Vision for the D language - stabilizing complexity?

Andrew Godfrey via Digitalmars-d digitalmars-d at puremagic.com
Sat Jul 16 19:03:52 PDT 2016


On Saturday, 16 July 2016 at 21:52:02 UTC, Walter Bright wrote:
> On 7/16/2016 5:32 AM, Andrew Godfrey wrote:
>> [...]
>
> Thanks for taking the time to post about your experience with 
> it. Comparing D with SAL is a worthwhile exercise.
>
>
>> [...]
>
> I've seen SAL before, but have not studied it. My impression is 
> it is much more complex than necessary. For example,
>
>   https://msdn.microsoft.com/en-us/library/hh916383.aspx
>
> describes annotations to memcpy(). I believe these are better 
> handled by use of dynamic arrays and transitive const. But 
> there's no doubt that careful use of SAL will reduce bugs.
>
>
>> [...]
>
> Uninitialized variables, along with their cousin adding a field 
> to a struct and forgetting to initialize it in one of its 
> constructors, have caused me endless problems and cost me 
> untold hours.
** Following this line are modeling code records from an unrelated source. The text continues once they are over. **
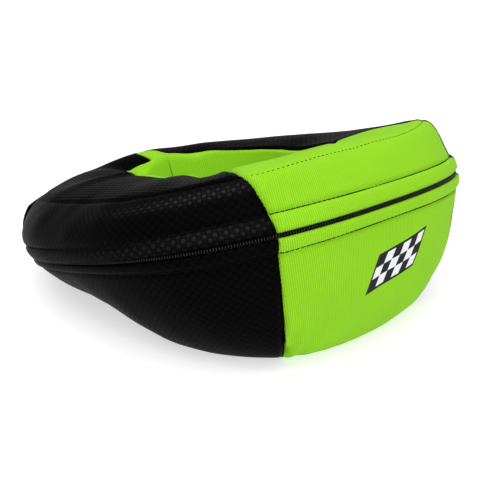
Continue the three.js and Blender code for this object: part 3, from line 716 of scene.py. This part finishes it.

# Neck lining: the same green cloth, from under the collar up the neck wall and over the rim, where
# it is sewn to the top cloth. Soft ripples run all round it.
LINING_WAVES = ((0.4, 31, 160, 0.3), (0.25, 22, -120, 2.0), (0.4, 70, 90, 4.4))
LINING_RADIUS, LINING_COLUMNS, LINING_EASING, LINING_END = 62, 560, 5, 0.08
# depth and half width of the groove at the foot and at the sewn edge
LINING_FOOT_GROOVE, LINING_EDGE_GROOVE = (1.4, 1.6), (1.4, 1.4)
lining_angles = np.linspace(-180, 180, LINING_COLUMNS + 1)[None, :]


def lining_rim(s, t):
    """Line from the neck wall over the rim's rounding to the edge that is sewn to the top cloth."""
    return rim_or_top(s, -1 + (1 + rim_edge_at(lining_angles)) * t)


lining_grid = rows_of([(lining_line, 34), (lining_rim, 18)], lambda share: lining_angles + 0 * share)
lining_grid = eased_rows(lining_grid, LINING_EASING)
lining_points = ring_points(lining_grid, LINING_END)
lining_down = distances(lining_points, 0)
lining_u = np.radians(lining_grid[..., 0]) * LINING_RADIUS
lining_push = ripples(lining_u, lining_down, LINING_WAVES) * np.sin(np.pi * lining_down / lining_down[-1:])
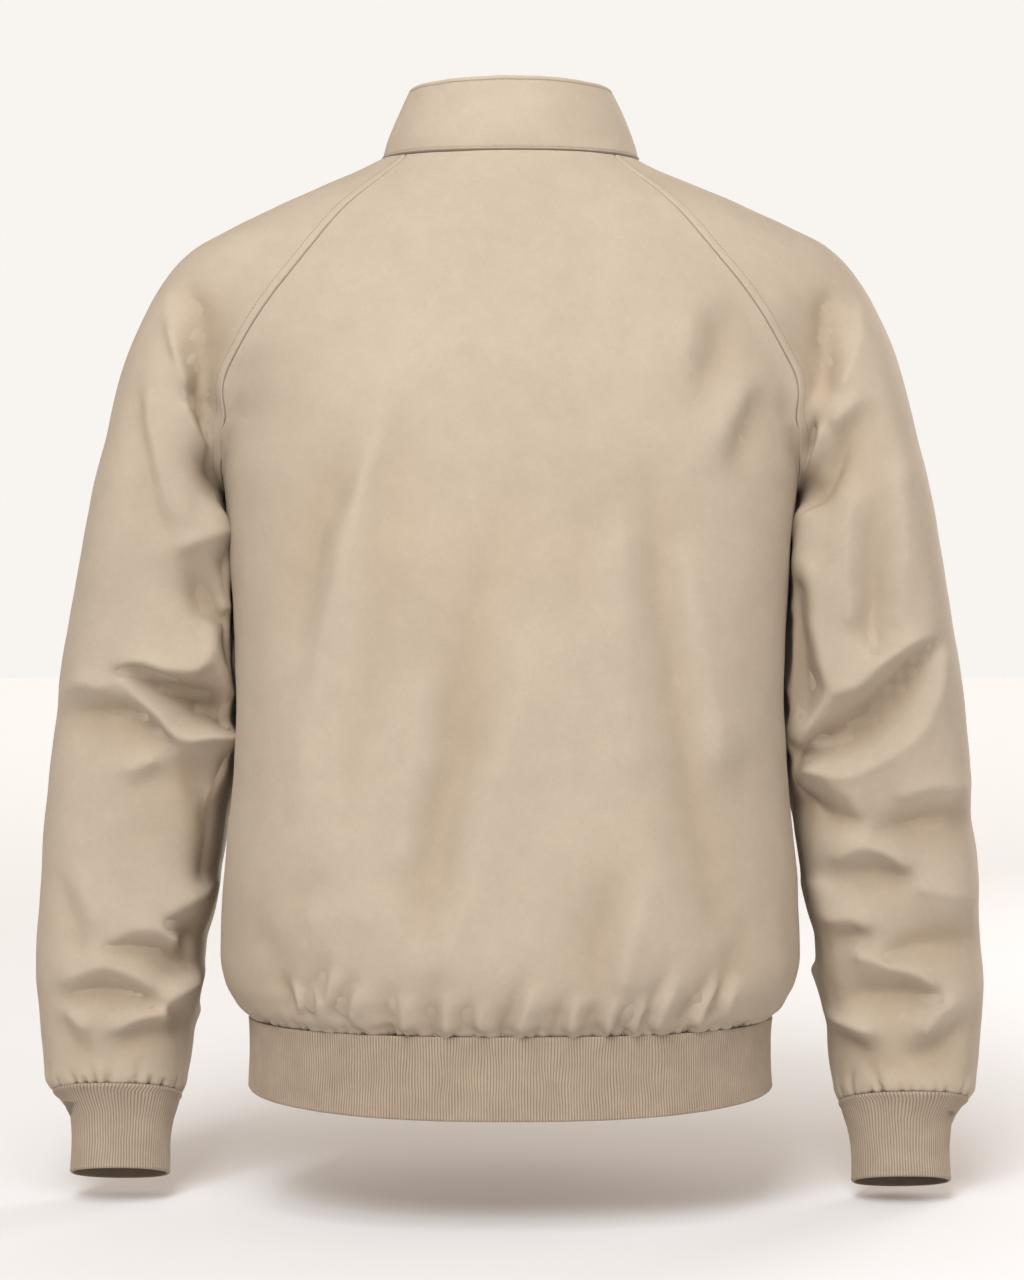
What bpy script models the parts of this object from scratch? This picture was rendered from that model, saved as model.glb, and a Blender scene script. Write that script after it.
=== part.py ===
"""A zip-front harrington jacket, filled out as if worn, with nobody in it.

The body is three cloth walls (back, left front, right front), the raglan sleeves run up to the collar, and
rib knit closes the hem and the cuffs. All cloth hangs on one form: a torso and two sleeves, each a stack of
level sections, that flow into each other above the underarm.

The tables are in millimetres and the meshes in metres. +Z is up, the front faces -Y and the wearer's left is
+X. The origin is the middle of the neck, level with the neck seam at the back.
"""

import math

import bmesh
import bpy
import numpy as np

MM = 0.001

# Wall thicknesses and the gap left at each seam.
CLOTH = 2.2
COLLAR_CLOTH = 2.6
RIB_KNIT = 2.6
SEAM_GAP = 0.36

# Heights of the main seams.
UNDERARM_Z = -235.0
HEM_SEAM_Z = -611.0
HEM_MIDDLE_Z = -639.0
HEM_EDGE_Z = -667.0
HEM_SIDE_RISE = 6.0
SLEEVE_END_Z = -672.0

# Torso and shoulders: half_width is across, back, side and front are where the section lies in Y, and square
# is the exponent of its rounded corners (2 is an ellipse).
TORSO_COLUMNS = ("z", "half_width", "back", "side", "front", "square")
TORSO_SECTIONS = (
    (12, 78, 52, -4, -30, 2.00),
    (2, 92, 61, -4, -36, 2.00),
    (-6, 106, 65.5, -5, -43, 2.00),
    (-20, 137, 73, -7, -52, 2.05),
    (-34, 167, 81, -9, -60.5, 2.10),
    (-49, 194, 89, -10, -69, 2.15),
    (-63, 212, 95.5, -11, -77, 2.20),
    (-78, 222, 102, -11, -85, 2.25),
    (-100, 225, 110, -11, -96, 2.30),
    (-130, 220, 119, -10, -109, 2.35),
    (-165, 213, 127, -8, -119, 2.40),
    (-200, 208, 133, -6, -126, 2.45),
    (-235, 205, 138, -4, -131, 2.50),
    (-280, 201, 142.5, -2, -134, 2.50),
    (-330, 197.5, 145, 0, -135, 2.50),
    (-380, 195.5, 146, 0, -136, 2.50),
    (-430, 197.5, 148, 0, -138, 2.50),
    (-480, 202.5, 151.5, 0, -141, 2.50),
    (-530, 206.5, 156, 0, -146, 2.50),
    (-567, 207.5, 158.5, 0, -149, 2.50),
    (-585, 204.5, 157, 0, -147.5, 2.50),
    (-600, 197, 151.5, 0, -142, 2.50),
    (-611, 187, 144, 0, -134, 2.45),
    (-640, 185.5, 144, 0, -134, 2.45),
    (-667, 187, 145, 0, -135, 2.45),
)

# Left sleeve: outer and inner are its sides in X, middle its centre line in Y and depth half its size in Y.
SLEEVE_COLUMNS = ("z", "outer", "inner", "middle", "depth")
SLEEVE_SECTIONS = (
    (5, 70, 60, -6, 5),
    (-10, 105, 62, -7, 18),
    (-30, 146, 60, -9, 40),
    (-49, 192, 96, -11, 52),
    (-62, 222, 114, -12, 60),
    (-76, 240, 126, -13, 66),
    (-90, 253, 136, -14, 71),
    (-104, 262, 145, -15, 75),
    (-119, 269.5, 154, -16, 78),
    (-148, 280.5, 169, -18, 80.5),
    (-177, 288, 182, -19, 81.5),
    (-206, 294.5, 194, -20, 82),
    (-235, 301, 205, -21, 82),
    (-264, 307, 205.4, -23, 81),
    (-293, 312.5, 203.4, -26, 79),
    (-322, 318, 201.2, -29, 76.5),
    (-351, 323, 199.6, -31, 73.5),
    (-380, 328, 199, -33, 70.5),
    (-410, 332, 200, -35, 68),
    (-439, 335, 202, -36, 66),
    (-468, 337.5, 205, -36, 64.5),
    (-497, 340.3, 210, -36, 63),
    (-527, 342.2, 216, -34, 61.5),
    (-556, 343.5, 220.5, -32, 60),
    (-585, 344, 224, -29.5, 58),
    (-614, 342.8, 227, -26, 56),
    (-643, 340, 230.5, -21.5, 52),
    (-657, 338, 233, -18.5, 49),
    (-672, 330, 238, -14.5, 43.5),
    (-690, 323, 243, -9, 38),
)
SLEEVE_SQUARE = 2.15
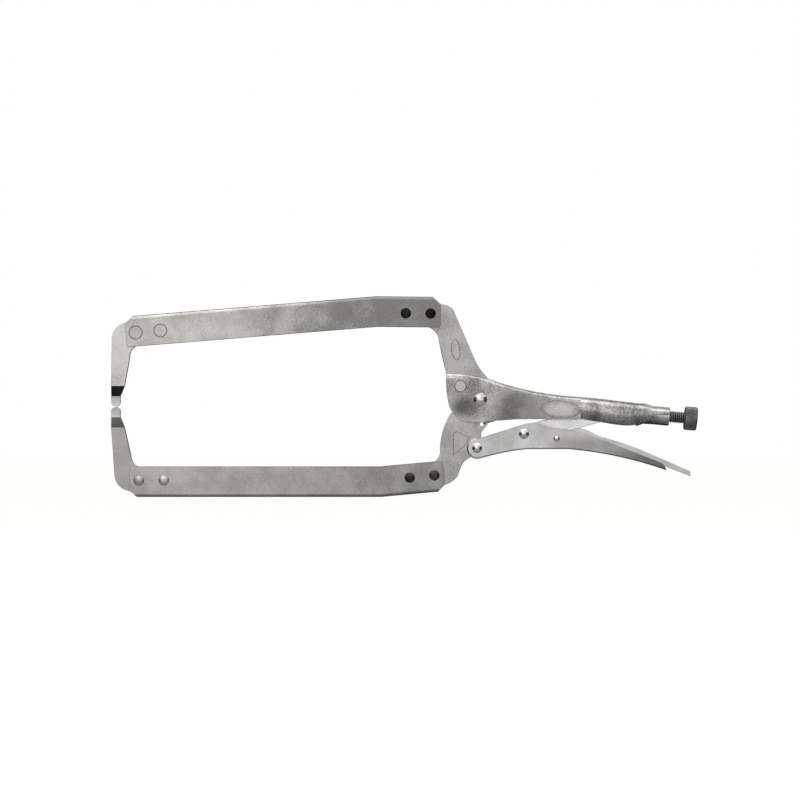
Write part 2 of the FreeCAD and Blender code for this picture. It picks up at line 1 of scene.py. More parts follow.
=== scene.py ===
# %% [markdown]
# # A locking C-clamp, from CAD model to picture
# The clamp is two long folded-steel arms with forged jaws, worked by a locking-plier handle.
# Its CAD model already has every size and every joint, so this script never moves it: it loads
# the model, rounds the edges that a press or a hammer leaves round, cuts the screw's thread and
# the knob's knurl, winds the spring, and then gives each piece its metal, light and camera.
# Blender works in metres, so small sizes are written in millimetres times MM.

# %% Load the CAD model
import math

import bmesh
import bpy
from mathutils import Matrix, Vector


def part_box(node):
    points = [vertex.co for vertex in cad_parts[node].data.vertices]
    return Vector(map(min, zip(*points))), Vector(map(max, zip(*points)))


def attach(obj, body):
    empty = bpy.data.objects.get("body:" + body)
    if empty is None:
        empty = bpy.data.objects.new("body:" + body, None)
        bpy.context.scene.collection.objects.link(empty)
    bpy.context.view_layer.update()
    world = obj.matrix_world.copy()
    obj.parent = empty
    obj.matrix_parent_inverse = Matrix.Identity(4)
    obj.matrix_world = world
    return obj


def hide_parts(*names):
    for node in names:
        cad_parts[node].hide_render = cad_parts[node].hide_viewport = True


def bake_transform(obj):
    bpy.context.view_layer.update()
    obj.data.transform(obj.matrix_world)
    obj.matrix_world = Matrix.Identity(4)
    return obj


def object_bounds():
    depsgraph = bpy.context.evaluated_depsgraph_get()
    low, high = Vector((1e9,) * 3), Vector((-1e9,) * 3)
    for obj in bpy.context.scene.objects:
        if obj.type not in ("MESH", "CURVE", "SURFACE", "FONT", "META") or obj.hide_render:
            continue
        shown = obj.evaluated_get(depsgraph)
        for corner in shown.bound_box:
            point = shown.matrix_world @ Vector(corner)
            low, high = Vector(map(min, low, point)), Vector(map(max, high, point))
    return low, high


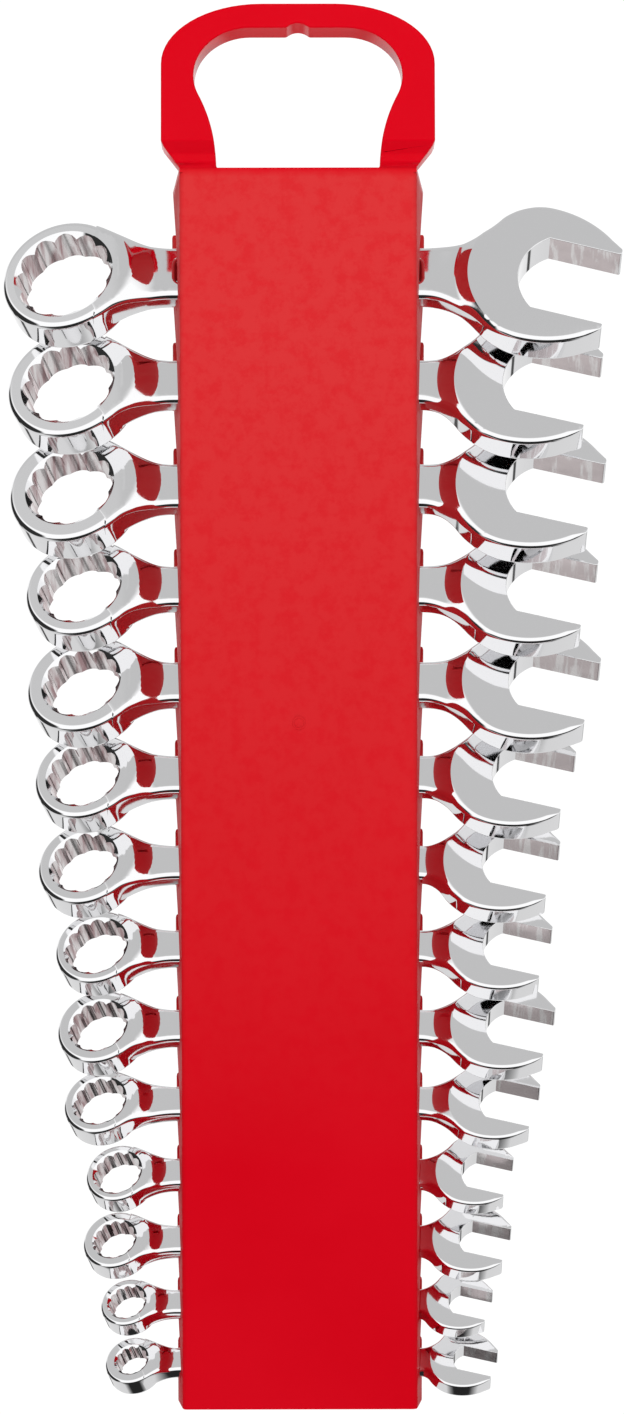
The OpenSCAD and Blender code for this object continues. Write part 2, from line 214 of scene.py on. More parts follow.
def upper_jaw(r, gap, edge, thin):
    """Points from the head's round over the jaw's tip to the middle of the throat, along the jaws."""
    outer = r * (1 + JAW_FLAT)
    tip = tip_reach(r, gap)
    throat_r = THROAT_R_SHARE * gap
    throat_x = throat_r - THROAT_SHARE * gap
    reach = math.asin(gap / 2 / throat_r)
    back = arc(0, -JAW_FLAT * r, outer, math.pi / 2, math.acos(tip / outer), edge)
    # The rounding of the edge fades towards the tip
    back = [(x, y, min(edge, thin + TIP_FADE * math.dist((x, y), back[-1][:2]))) for x, y, _ in back]
    tip_end = (tip, gap / 2)
    throat = arc(throat_x, 0, throat_r, math.pi - reach, math.pi, thin)
    cut = min(TIP_CUT, TIP_SHARE * (back[-1][1] - gap / 2))
    while math.dist(back[-2][:2], (tip, back[-1][1])) < cut + TIP_SPACE:
        back = back[:-2] + back[-1:]
    outer_end = corner(back[-2], back[-1], tip_end, cut, thin)
    inner_end = corner(back[-1], tip_end, throat[0], cut, thin)
    tip_line = line(outer_end[-1], inner_end[0], thin, step=0.5)
    jaw_line = line(inner_end[-1], throat[0], thin)
    return back[:-1] + outer_end + tip_line + inner_end + jaw_line + throat


def outline(f, gap, ring_x, head_x):
    """The wrench without its ring, as a closed loop of points with the rounding of their edge."""
    h, half_l = f.shank_w / 2, f.shank_l / 2
    ring_r, head_r = (1 - NECK_SINK) * f.ring_d / 2, f.head_w / 2
    shank_edge, head_edge, thin = SHANK_EDGE * f.shank_t, HEAD_EDGE * f.head_t, JAW_EDGE * f.head_t
    rim = RIM_SHARE * f.ring_t

    def blend(points, start, end):
        n = len(points) - 1
        return [(x, y, start + (end - start) * k / n) for k, (x, y, _) in enumerate(points)]

    def mirrored(points):
        return [(x, -y, e) for x, y, e in reversed(points)]

    def head_fillet(r, turn):
        curve = arc(half_l, h + r, r, 1.5 * math.pi, 2 * math.pi - turn, shank_edge)
        return blend(curve, shank_edge, head_edge)

    rr, rt = fillet(h, ring_r, -ring_x - half_l)
    ring_fillet = arc(-half_l, h + rr, rr, math.pi + rt, 1.5 * math.pi, rim)
    ring_side = arc(ring_x, 0, ring_r, rt + NECK_WRAP, rt, rim)[:1] + blend(ring_fillet, rim, shank_edge)
    # Above the shank
    small_r = SHOULDER_R * head_r
    small_x = head_x + (head_r - small_r) * math.cos(SHOULDER_TOP)
    small_y = (head_r - small_r) * math.sin(SHOULDER_TOP)
    sr, st = fillet(h - small_y, small_r, small_x - half_l)
    upper_side = head_fillet(sr, st)
    shoulder = arc(small_x, small_y, small_r, math.pi - st, SHOULDER_TOP, head_edge)[1:] \
        + arc(head_x, 0, head_r, SHOULDER_TOP, math.pi / 2 - JAW_TURN, head_edge)[1:-1]
    upper = ring_side + line(ring_side[-1], upper_side[0], shank_edge) + upper_side + shoulder
    jaw = upper_jaw(head_r, gap, head_edge, thin)
    c, s = math.cos(JAW_TURN), math.sin(JAW_TURN)
    jaws = [(head_x + x * c + y * s, y * c - x * s, e) for x, y, e in jaw + mirrored(jaw[:-1])]
    # Below the shank
    hr, ht = fillet(h, head_r, head_x - half_l)
    lower_side = head_fillet(hr, ht)
    low_shoulder = arc(head_x, 0, head_r, -math.pi / 2 - JAW_TURN, -math.pi + ht, head_edge)
    lower_half = ring_side + line(ring_side[-1], lower_side[0], shank_edge) + lower_side
    lower = low_shoulder[1:-1] + mirrored(lower_half)
    end = arc(ring_x, 0, NECK_END * ring_r, -rt - NECK_WRAP, rt + NECK_WRAP, rim, step=2.0)
    points = upper + jaws + lower + end
    return np.array(points[::-1])


def inset_directions(xy):
    """Inward direction of each point of a closed outline, up to twice as long at corners."""
    ahead = np.roll(xy, -1, 0) - xy
    ahead /= np.linalg.norm(ahead, axis=1)[:, None]
    behind = np.roll(ahead, 1, 0)
    normal = np.stack([-(ahead + behind)[:, 1], (ahead + behind)[:, 0]], 1)
    normal /= np.linalg.norm(normal, axis=1)[:, None]
    side = np.stack([-ahead[:, 1], ahead[:, 0]], 1)
    return normal / np.maximum((normal * side).sum(1), 0.5)[:, None]


def inside_distance(points, loop):
    """Distance of points to a closed loop, negative outside it."""
    a, b = loop, np.roll(loop, -1, 0)
    ab = b - a
    away = np.full(len(points), 1e9)
    crossings = np.zeros(len(points), int)
    for k in range(len(loop)):
        ap = points - a[k]
        t = np.clip((ap @ ab[k]) / (ab[k] @ ab[k]), 0, 1)
        away = np.minimum(away, np.hypot(*(ap - t[:, None] * ab[k]).T))
        spans = (a[k, 1] > points[:, 1]) != (b[k, 1] > points[:, 1])
        if spans.any():
            x = a[k, 0] + (points[:, 1] - a[k, 1]) * ab[k, 0] / (ab[k, 1] or 1e-12)
            crossings += spans & (points[:, 0] < x)
    return np.where(crossings % 2 == 1, away, -away)


# Faces of a wrench

def crest(f, head_x):
    """Centre and radius of the head's crest."""
    head_r = f.head_w / 2
    away = (CREST_R - CREST_AT) * head_r
    return head_x + away * math.cos(JAW_TURN), -away * math.sin(JAW_TURN), CREST_R * head_r


def relief(f, ring_x, head_x, panel):
    """Functions of x, y: the middle surface and the half thickness of the wrench's body."""
    ring_r = f.ring_d / 2
    bend_x = ring_x + BEND_SHARE * ring_r
    half_t, half_head = f.shank_t / 2, f.head_t / 2
    rise = (1 - NECK_DROP) * f.ring_t / 2 - half_t
    lift = NECK_LIFT * f.ring_t / 2
    crest_x, crest_y, crest_r = crest(f, head_x)

    def fall(x, y):
        u = np.clip((np.hypot(x - ring_x, y) - NECK_FROM * ring_r) / (NECK_RUN * ring_r), 0, 1)
        return np.where(x < 0, (1 - u) ** NECK_POWER, 0)

    def middle(x, y):
        t = np.clip((bend_x + BEND_SOFT - x) / (2 * BEND_SOFT), 0, None)
        bent = np.where(t < 1, BEND_SOFT * t * t, bend_x - x)
        return lift * fall(x, y) - math.tan(RING_BEND) * bent

    def half(x, y):
        away = np.hypot(x - crest_x, y - crest_y) - crest_r
        s, u = np.clip(away / f.slope, 0, 1), np.clip((away - f.slope) / DIP_RUN, 0, 1)
        value = half_t + rise * fall(x, y) - DIP * (1 - u * u * (3 - 2 * u))
        value = value + (half_head - half_t + DIP) * (1 - s) ** CREST_POWER
        if panel:
            dx = np.abs(x) - panel.half_l + panel.corner_r
            dy = np.abs(y) - panel.half_w + panel.corner_r
            corner_out = np.hypot(np.maximum(dx, 0), np.maximum(dy, 0))
            out = corner_out + np.minimum(np.maximum(dx, dy), 0) - panel.corner_r
            k = np.clip(-out / panel.slope, 0, 1)
            value = value - panel.depth * k * (2 - k)
        return value

    return middle, half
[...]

It was a major motivator to solve this problem in 
> D, and I am pleased that my problems with it have been 
> essentially eliminated.
>
> You write that SAL still leaves undetected cases of 
> uninitialized variables. I think I'd rather live with the 
> limitation you mentioned in the D way rather than risk 
> uninitialized variables. Having a predictable wrong value in a 
> variable is debuggable, having an unpredictable wrong value is 
> often not debuggable, which is why they consume so much time.

I'm not trying to argue against D's design here. I'm thinking:

1) Static analysis tools still have relevance even in D code.

2) I wonder if an "uninitialized" feature would be worthwhile. 
That is, a value you can initialize a variable to, equal to 
'init', but that static analyzers know you don't mean to ever use.